Attack transports, a variant of ocean-going troopship adapted to transporting invasion forces ashore, carry their own fleet of landing craft. Landing ships beach themselves and bring their troops directly ashore.
Ships to transport troops were already used in Antiquity. Ancient Rome used the navis lusoria, a small vessel powered by rowers and sail, to move soldiers on the Rhine and Danube.
The modern troopship has as long a history as passenger ships do, as most maritime nations enlisted their support in military operations (either by leasing the vessels or by impressing them into service) when their normal naval forces were deemed insufficient for the task. In the 19th century, navies frequently chartered civilian ocean liners, and from the start of the 20th century painted them gray and added a degree of armament; their speed, originally intended to minimize passage time for civilian user, proved valuable for outrunning submarines and enemy surface cruisers in war. HMT Olympic even rammed and sank a U-boat during one of its wartime crossings. Individual liners capable of exceptionally high speed transited without escorts; smaller or older liners with poorer performance were protected by operating in convoys.

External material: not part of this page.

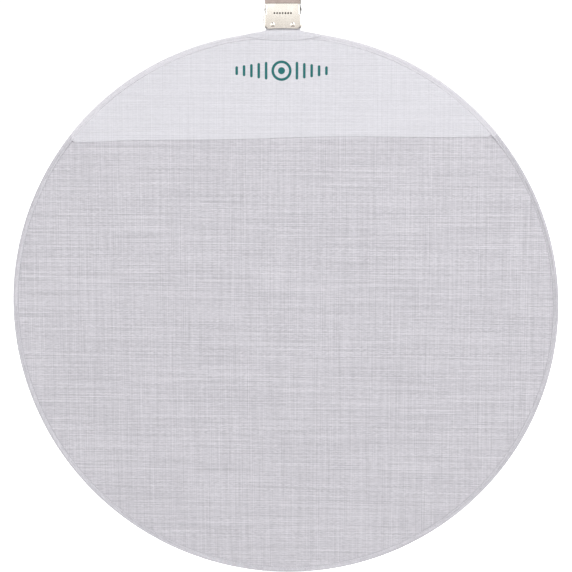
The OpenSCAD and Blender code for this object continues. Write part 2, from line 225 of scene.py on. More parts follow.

Most major naval powers in the late 19th and early 20th centuries provided their domestic passenger lines with subsidies to ensure ships capable of transporting troops would be available during wartime. The British government aided both Cunard and the White Star Line to construct the liners RMS Mauretania, RMS Aquitania, RMS Olympic, RMS Britannic. When the vulnerability of these ships to return fire was realized most were used instead as troopship or hospital ships.